I rated Lowe well enough to be an AB. Remember we were picking the likes of George Bridge above such players so theres no disputing a lot of bad decisions have been made by those last two coaches. Does a team like the ABs need a finicky winger who you have to adapt and change a lot of your style with to get benefit from? No, not really. But he still would have been a basic improvement on players like even Savea at the tail of his career, Bridge, and could even have converted into the answer of replacing Beauden at the back. Instead we persisted with NMS, Naholo, Havili, Reece, all players we would have cared even less about losing and all because Rieko had Lowe's number 11 jersey nailed down.


He was of course only 23 when he decided to leave, it was back in the beggining of the period they had started retaining players (from 2018 onwards I think, they came out saying theyre going to be more aggressive at some point). So he might, all of them, only just missed out.


The main point that Ed made is that situations like Lowe's, Aki's, JGP's, aren't going to happen in future. That's a bit of a "NZ" only problem, because those players need to reach such a high standard to be chosen by the All Blacks, were as a country like Ireland wants them a lot earlier like that. This is basically the 'ready in 3 years' concept Ireland relied on, versus the '5 years and they've left' concept' were that player is now ready to be chosen by the All Blacks (given a contract to play Super, ala SBW, and hopefully Manu).

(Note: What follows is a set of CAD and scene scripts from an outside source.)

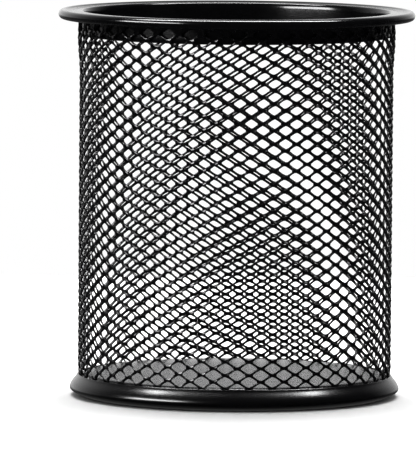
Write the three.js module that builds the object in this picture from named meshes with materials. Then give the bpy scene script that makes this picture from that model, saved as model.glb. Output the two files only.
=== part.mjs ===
// A desk pen cup: a sleeve of expanded steel mesh between a rolled rim and a flared foot,
// closed below by a raised floor. Millimetres, +Z up, origin at the centre of the base.

import * as THREE from 'three';

// Overall sizes.
const HEIGHT = 93.4;
const RIM_DIAMETER = 86;
const FOOT_DIAMETER = 79.5;
const PRESSED_SHEET = 0.6;
const MESH_SHEET = 0.5;
const TURNING_SEGMENTS = 64;

// Rolled rim.
const BEAD_RADIUS = 1.07;
const COLLAR_DEPTH = 6.2;
const COLLAR_INNER_RADIUS = 36.8;
const CREST_RADIUS = 37.7;
const CREST_DROP = 0.24;
const CURL_START = THREE.MathUtils.degToRad(125);
const CURL_END = THREE.MathUtils.degToRad(-150);

// Flared foot.
const FOOT_HEIGHT = 5.15;
const FOOT_TOP_INNER_RADIUS = 37.45;
const FOOT_WIDEST_HEIGHT = 2.0;
const FOOT_TREAD_OUTER_RADIUS = 34.6;
const FOOT_TREAD_INNER_RADIUS = 33.2;

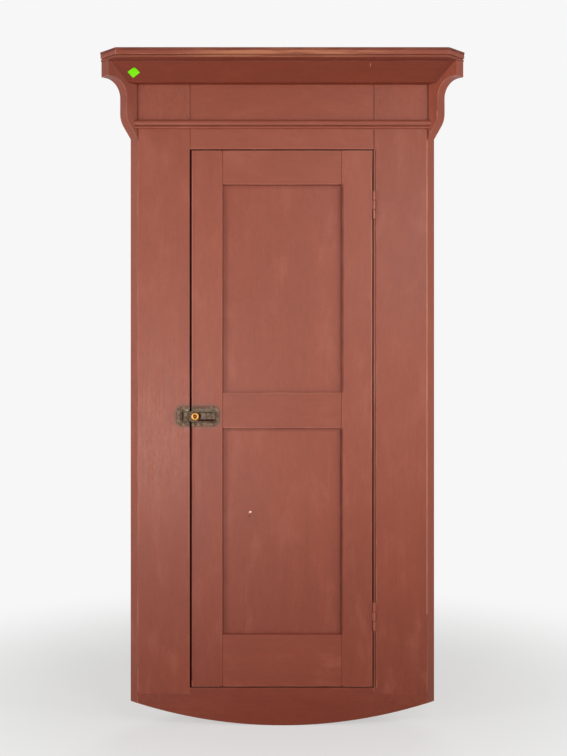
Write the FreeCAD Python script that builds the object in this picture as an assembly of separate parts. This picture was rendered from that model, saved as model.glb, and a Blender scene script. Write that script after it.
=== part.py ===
import FreeCAD, Part
import math
import os

os.makedirs("parts", exist_ok=True)

# Millimetres. +Z is up and the front faces -Y. The origin is on the upright line where the
# two room walls meet, level with the lowest point of the curved apron.
# Wall coordinates: u runs along a wall from the room corner, v runs inward from the wall.

# Case
face_width = 522.0
wall_board_thickness = 20.0
rear_board_width = 153.0
board_lap = 8.0
frame_thickness = 20.0
latch_side_stile_width = 94.5
hinge_side_stile_width = 97.1
apron_drop = 40.0
apron_side_height = 16.7
apron_rise = 11.5
opening_height = 969.1
top_rail_height = 147.5
frame_tenon_length = 30.0
frame_tenon_thickness = 7.0
frame_tenon_shoulder = 22.0
mortise_end_gap = 1.0

# Bead along the hinge side of the opening
opening_bead_radius = 2.0
opening_quirk_width = 1.2

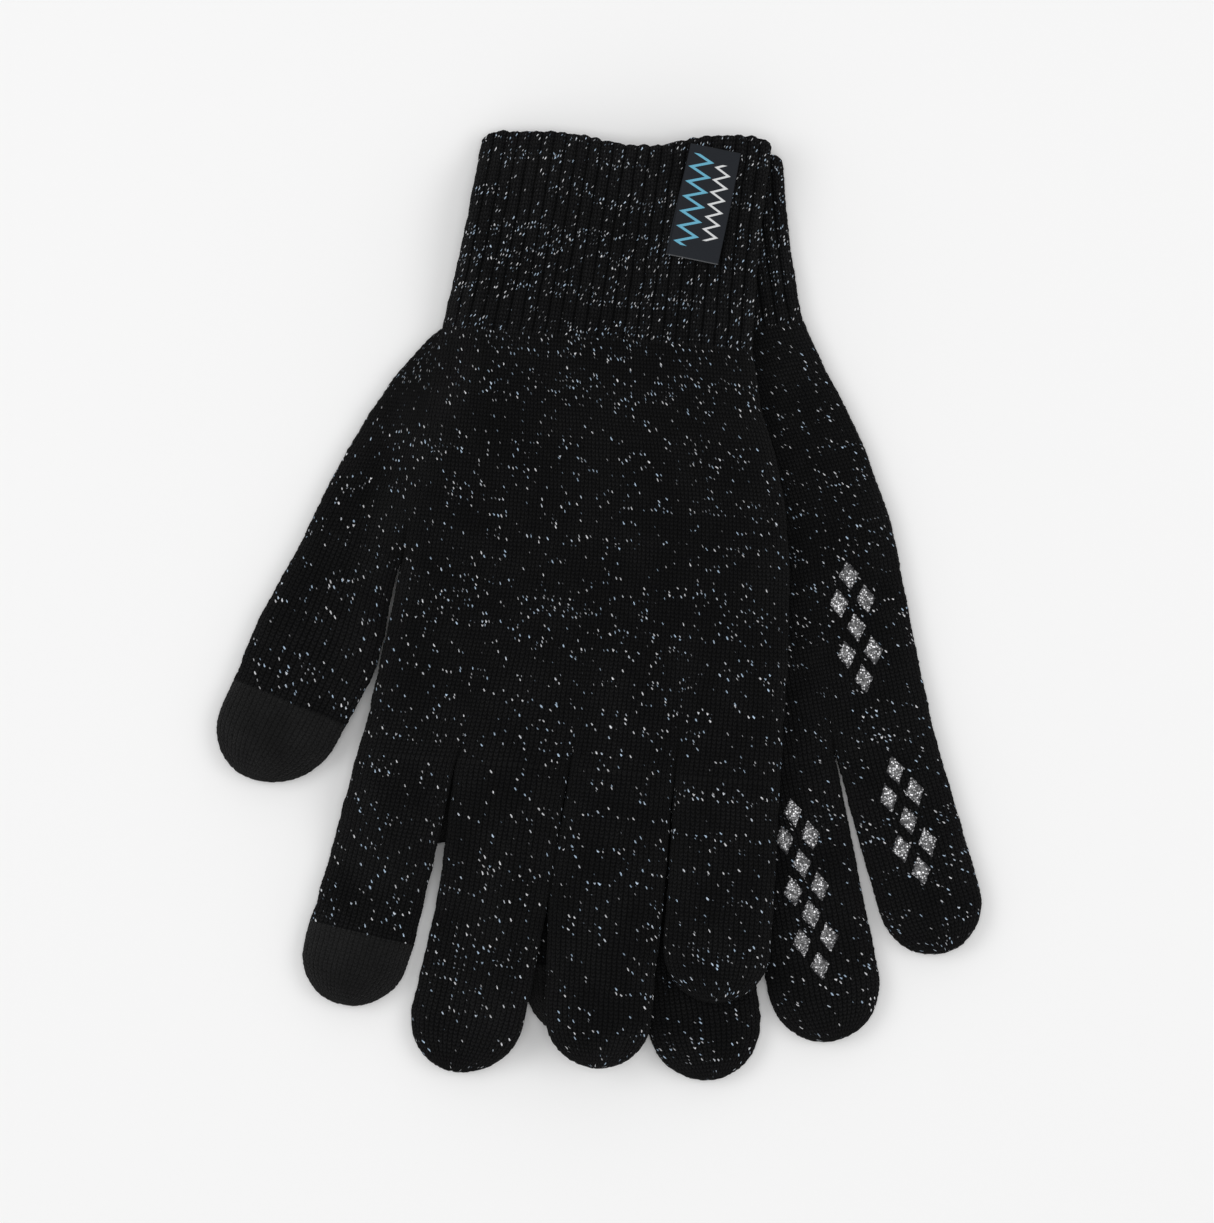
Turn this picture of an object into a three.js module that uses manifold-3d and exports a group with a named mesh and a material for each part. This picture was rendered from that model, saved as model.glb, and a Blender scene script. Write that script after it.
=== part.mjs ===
// A pair of knitted touchscreen gloves, laid palm to palm on a table. The right glove lies palm up on the
// table, and the left glove lies back up on top of it, turned a little, so that it drapes down to the table
// past the right glove's thumb side. Millimetres, +Z up, the table at z = 0, fingers towards -Y.
// The two gloves share one plan, because a left glove seen from its back has the outline of a right glove
// seen from its palm. In that plan u runs across the hand, positive towards the little finger, and v runs
// from the wrist, positive towards the fingertips and negative into the cuff.
import * as THREE from "three";
import { mergeVertices } from "three/addons/utils/BufferGeometryUtils.js";
import Module from "manifold-3d";

const wasm = await Module();
wasm.setup();

// ---- Driving dimensions ----
const THICK = 7.8; // one empty glove, from face to face
const WALL = 1.35; // the knitted fabric
const GAP = 0.35; // between pieces that meet
const STACK = THICK + 1.1; // how high the left glove lies where the right glove is under it
const FINGER_ROOT = 100; // v of the line where the four fingers start
const WRIST_HALF = 36.2; // half the glove's width at the wrist
const CUFF_SLIM = 0.3; // the rib is this much thinner than its welt, on each face
const WELT = 3.2; // length of the thick edge at the cuff's mouth
const DRAPE_START = 1; // the left glove stays level as far as this past the right glove's edge
const DRAPE_RUN = 17; // and it comes down to the table over this distance
const CUFF_WAIST = 0.7; // the cuff's edges are drawn in this much half way along
const BLEND_SIDE = 30; // a finger's cross-sections turn square to its axis over this length
const PAIR_SHIFT = new THREE.Vector2(-0.05, -0.1); // puts the origin under the middle of the pair

// The hand's thumb side in plan, as [v, u].
const THUMB_SIDE = [[0, -WRIST_HALF], [30, -39.4], [55, -40.9], [75, -44.2], [93, -47.2], [FINGER_ROOT, -49]];
// The thumb's gusset, from the wrist to the thumb's root, as [distance before the root, half width].
const GUSSET = [[51, 2], [40, 6], [28, 8.4], [14, 10.4], [0, 11.7]];
const THUMB_ROOT = [-52.6, 51.5];
const TOUCH_TIP = { thumb: 20, index: 17.5 }; // length of the cap knitted in conductive yarn
const FOUR = ["index", "middle", "ring", "little"];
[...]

The 'mercenary' thing that will take longer to expire, and which I was referring to, is the grandparents rule. The new kids coming through now aren't going to have as many gp born overseas, so the amount of players that can leave with a prospect of International rugby offer are going to drop dramatically at some point. All these kiwi fellas playing for a PI, is going to stop sadly.


The new era problem that will replace those old concerns is now French and Japanese clubs (doing the same as NRL teams have done for decades by) picking kids out of school. The problem here is not so much a national identity one, than it is a farm system where 9 in 10 players are left with nothing. A stunted education and no support in a foreign country (well they'll get kicked out of those countries were they don't in Australia).


It's the same sort of situation were NZ would be the big guy, but there weren't many downsides with it. The only one I can think was brought up but a poster on this site, I can't recall who it was, but he seemed to know a lot of kids coming from the Islands weren't really given the capability to fly back home during school xms holidays etc. That is probably something that should be fixed by the union. Otherwise getting someone like Fakatava over here for his last year of school definitely results in NZ being able to pick the cherries off the top but it also allows that player to develop and be able to represent Tonga and under age and possibly even later in his career. Where as a kid being taken from NZ is arguably going to be worse off in every respect other than perhaps money. Not going to develop as a person, not going to develop as a player as much, so I have a lotof sympathy for NZs case that I don't include them in that group but I certainly see where you're coming from and it encourages other countries to think they can do the same while not realising they're making a much worse experience/situation.